Migrate Subversion Repository to GitHub

First if your subversion repository is internet accessible and has a valid SSL certificate this is easy as GitHub provides an simple import tool, but I don't have either of those on this subversion server so this is the extremely offline and hard way to migrate a repository with history.

Use Linux/macOS as many script commands do not work on Windows at this time.
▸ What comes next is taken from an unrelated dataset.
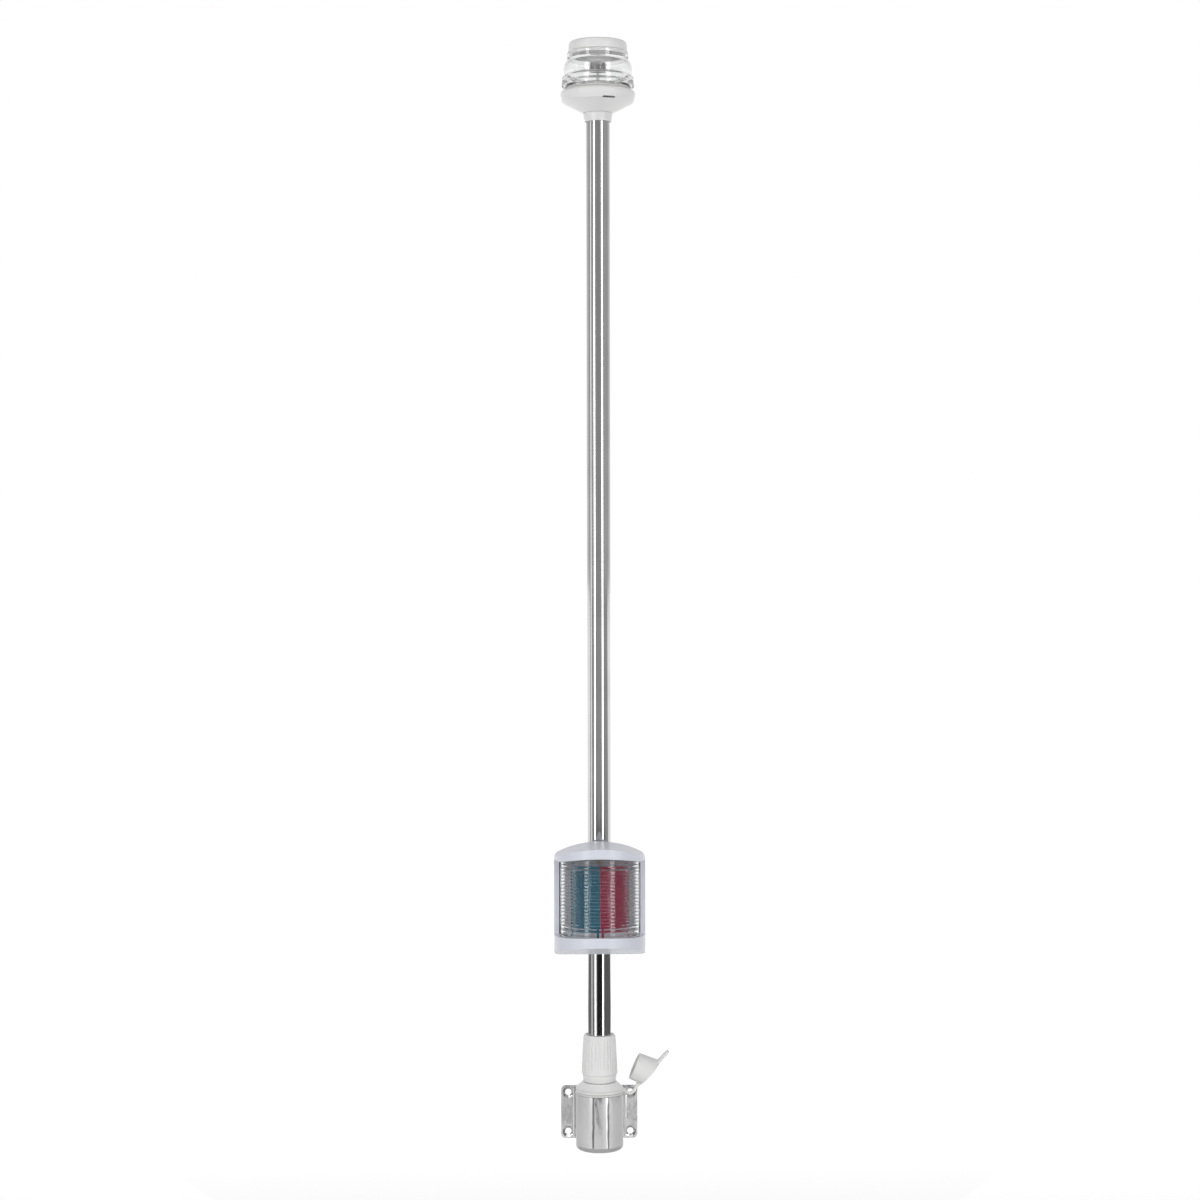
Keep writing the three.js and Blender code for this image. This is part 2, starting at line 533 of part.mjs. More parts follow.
// A dished base: a cone outside, a rim that carries the lens, and two bosses for the lamp plate.
function headBase() {
  const turned = lathe([
    [BASE.hole, BASE.bottom],
    [BASE.hole + 0.65, BASE.bottom],
    [BASE.coneR, BASE.coneTop],
    [BASE.coneR + 1.1, BASE.coneTop + 2.5],
    [BASE.maxR, BASE.maxZ],
    [BASE.maxR - 0.7, BASE.maxZ + 1.7],
    [BASE_RIM.r, BASE_RIM.z],
    [BASE_RIM.spigotR, BASE_RIM.z],
    [BASE_RIM.spigotR, BASE_RIM.spigotTop],
    [BASE_RIM.bore, BASE_RIM.spigotTop],
    [BASE_RIM.bore, BASE_RIM.floor + 7.3],
    [BASE.hole, BASE_RIM.floor],
  ]);
  const bossTop = LAMP_PLATE.bottom - GAP;
  const bosses = [-LAMP_SCREW.x, LAMP_SCREW.x].map((x) => rod(LAMP_PLATE.bossR, 13, bossTop, x));
  const pilots = [-LAMP_SCREW.x, LAMP_SCREW.x].map((x) =>
    rod(LAMP_SCREW.r + CLEAR_HOLE, bossTop - 4.5, bossTop + PAST, x));
  const slot = box(-SLOT.w / 2, SLOT.w / 2, -40, -SLOT.depthR, SLOT.bottom, SLOT.top);
  return cut(joined(turned, ...bosses), ...pilots, slot.rotateZ(SLOT.angle));
}

function lampParts() {
  const { r, bottom, top, cableR } = LAMP_PLATE;
  const seat = top + GAP;
  const screwHoles = [-LAMP_SCREW.x, LAMP_SCREW.x].map((x) =>
    rod(LAMP_SCREW.r + CLEAR_HOLE, bottom - PAST, top + PAST, x));
  const plate = cut(lathe([[0, bottom], [r, bottom], [r, top], [0, top]]),
    rod(cableR, bottom - PAST, top + PAST, 0, 0, 20), ...screwHoles);
  const screws = Object.entries({ left: -LAMP_SCREW.x, right: LAMP_SCREW.x }).map(([side, x]) => {
    const screw = lathe([
      [0, LAMP_SCREW.tip],
      [LAMP_SCREW.r, LAMP_SCREW.tip],
      [LAMP_SCREW.r, seat],
      [LAMP_SCREW.headR, seat],
      [LAMP_SCREW.crownR, seat + LAMP_SCREW.headH],
      [0, seat + LAMP_SCREW.crownH],
    ], SMALL_ROUND);
    return piece(`lamp_plate_screw_${side}`, screw.translate(x, 0, 0), STEEL);
  });
  const stemHole = LAMP.stemR + CLEAR_HOLE;
  const socket = lathe([
    [LAMP_SOCKET.bore, seat],
    [LAMP_SOCKET.r, seat],
    [LAMP_SOCKET.r, LAMP_SOCKET.top],
    [LAMP_SOCKET.r - 1.8, LAMP_SOCKET.top + 2],
    [stemHole + 1.4, LAMP_SOCKET.domeTop],
    [stemHole, LAMP_SOCKET.domeTop],
    [stemHole, LAMP_SOCKET.ceiling],
    [LAMP_SOCKET.bore, LAMP_SOCKET.ceiling],
  ], 32);
  const [low, high] = [LAMP.bottom, LAMP.top];
  const module = [[0, low], [LAMP.r, low], [LAMP.r, high], [0, high]];
  const bandR = LAMP.r + GAP;
  const [bandLow, bandHigh] = [low + LAMP.bandInset, high - LAMP.bandInset];
  const band = [[bandR, bandLow], [bandR + 0.5, bandLow], [bandR + 0.5, bandHigh], [bandR, bandHigh]];
  const lid = [[0, high + GAP], [LAMP.r, high + GAP], [LAMP.r - 0.5, high + 1.8], [0, high + 3.4]];
  const lockNut = lathe([
    [LOCK_NUT.bore, LOCK_NUT.bottom],
    [LOCK_NUT.r, LOCK_NUT.shoulder],
    [LOCK_NUT.r, LOCK_NUT.top],
    [LOCK_NUT.bore, LOCK_NUT.top],
  ]);
  return [
    piece("head_lock_nut", lockNut, WHITE),
    piece("lamp_plate", plate, WHITE),
    ...screws,
    piece("lamp_socket", socket, GREY),
    piece("lamp_stem", rod(LAMP.stemR, LAMP.stemBottom, low - GAP), STEEL),
    piece("lamp_module", lathe(module, 32), GREY),
    piece("lamp_band", lathe(band, 32), CLEAR),
    piece("lamp_lid", lathe(lid, 32), SOFT_WHITE),
  ];
}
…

Clone the svn server contents with git

git svn clone https://svnserver/repo/ targetFolder

Attach the new remote origin if you are converting into a new git repository

git remote add origin https://github.com/TargetOwner/newRepo.git

Using git filter to fix up committers and filter out large files

Fix committers

git filter-branch --env-filter '
OLD_EMAIL="svnuser@email.com"
CORRECT_NAME="GitHubUserName"
CORRECT_EMAIL="user@email.com"
if [ "$GIT_COMMITTER_EMAIL" = "$OLD_EMAIL" ]
then
 export GIT_COMMITTER_NAME="$CORRECT_NAME"
 export GIT_COMMITTER_EMAIL="$CORRECT_EMAIL"
fi
if [ "$GIT_AUTHOR_EMAIL" = "$OLD_EMAIL" ]
then
 export GIT_AUTHOR_NAME="$CORRECT_NAME"
 export GIT_AUTHOR_EMAIL="$CORRECT_EMAIL"
fi
' --tag-name-filter cat -- --branches --tags

Find the 20 largest files in the current master branch

git rev-list master | while read rev; do git ls-tree -lr $rev | cut -c54- | sed -r 's/^ +//g;'; done | sort -u | perl -e 'while (<>) { chomp; @stuff=split("\\t");$sums{$stuff[1]} += $stuff[0];} print "$sums{$_} $_\
" for (keys %sums);' | sort -rn | head -n 20 > /tmp/largefiles.txt

Now filter out these large files from the commit history

git filter-branch --tree-filter 'rm -rf `cat /tmp/largefiles.txt | cut -d " " -f 2` ' --prune-empty

Sometimes this still doesn't work and you have to remove the commits by filename

git filter-branch --tree-filter 'rm -rf Path/To/Big/file.txt' -f HEAD

Now push the complete amended and cleaned history to git

git push --force --tags origin 'refs/heads/*'